Practitioners' perspective — Huntress and the role of temporary mitigations
Security professionals contacted by The Register told the paper that a strict 12-hour full-patch expectation is often unrealistic, but they praised CERT-In's emphasis on containment. Dray Agha, senior manager of security operations at Huntress, characterized the recommendation as "solid advice, largely because of the caveat that it doesn’t necessitate a full patch within that time."
Agha recommended the specific tactics CERT-In highlights: "By explicitly encouraging temporary mitigations, such as isolation, access restriction, or disablement until a patch is ready, this turns the patching deadline into a highly feasible and necessary containment strategy," he told The Register. He noted that Huntress advises its community to deploy temporary mitigations "to 'get them out of trouble' as soon as humanly possible," then follow with a coordinated patching plan that respects business operations.
Agha added that AI-assisted attacks are seen "every day in the wild," compressing exploitation timeframes. "Defenders must fundamentally reshape their operations to focus on quicker mitigations – prior to AI, at Huntress, we have seen vulnerabilities exploited within a handful of hours, let alone a full 12 hours," he said. He framed the 12-hour guideline as a nudge toward a continuous defensive posture and broader enterprise participation: "this will involve the enterprise functions of the business being a part of the security posture – not just IT, thank you very much – as the consequences of AI-driven exploitation mean faster, higher impact cascading negatives on a targeted business; much better to proactively defend than reactively recover."
What this means for technologists, policymakers, and affected enterprises
- Technologists and security teams: Expect an increased emphasis on rapid containment tooling and playbooks that allow isolation, access restriction, and service disablement in hours rather than days. Automation and validated rollback processes will be practical priorities if teams are to meet CERT-In's suggested timelines.
- Policymakers and regulators: CERT-In's guidance reframes acceptable response windows in the face of AI-assisted exploitation; comparisons to CISA's KEV — where deadlines are usually weeks — highlight differing expectations that may influence future policy conversations about mandated patch timelines.
- Affected enterprises and procurement leaders: The guide signals a need to factor resilience into purchasing and operations. Supply-chain interdependencies are explicitly cited as a route to cascading damage, meaning procurement and architecture choices that reduce blast radius and simplify mitigations will be more valuable.

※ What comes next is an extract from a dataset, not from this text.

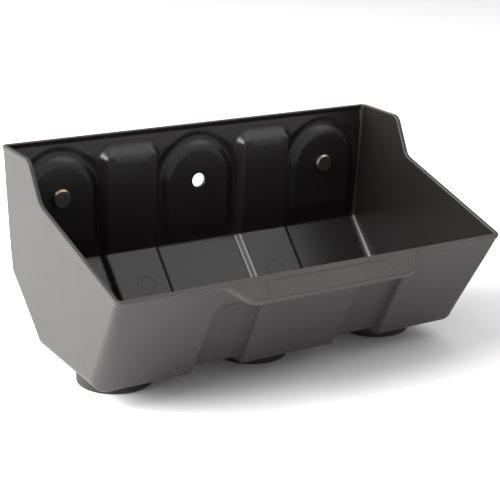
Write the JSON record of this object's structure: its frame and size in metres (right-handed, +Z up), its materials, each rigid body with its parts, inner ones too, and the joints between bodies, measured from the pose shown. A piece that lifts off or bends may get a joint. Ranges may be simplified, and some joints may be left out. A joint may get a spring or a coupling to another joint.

CERT-In's 12-hour clock reads less like a fixed deadline than a drill-bit: a calibrated push to rework vulnerability management for an environment in which attackers can weaponize AI at speed. Whether organizations adjust processes, invest in rapid containment, or continue to rely on longer testing cycles will determine how often that half-day warning turns into an emergency weekend of firefighting.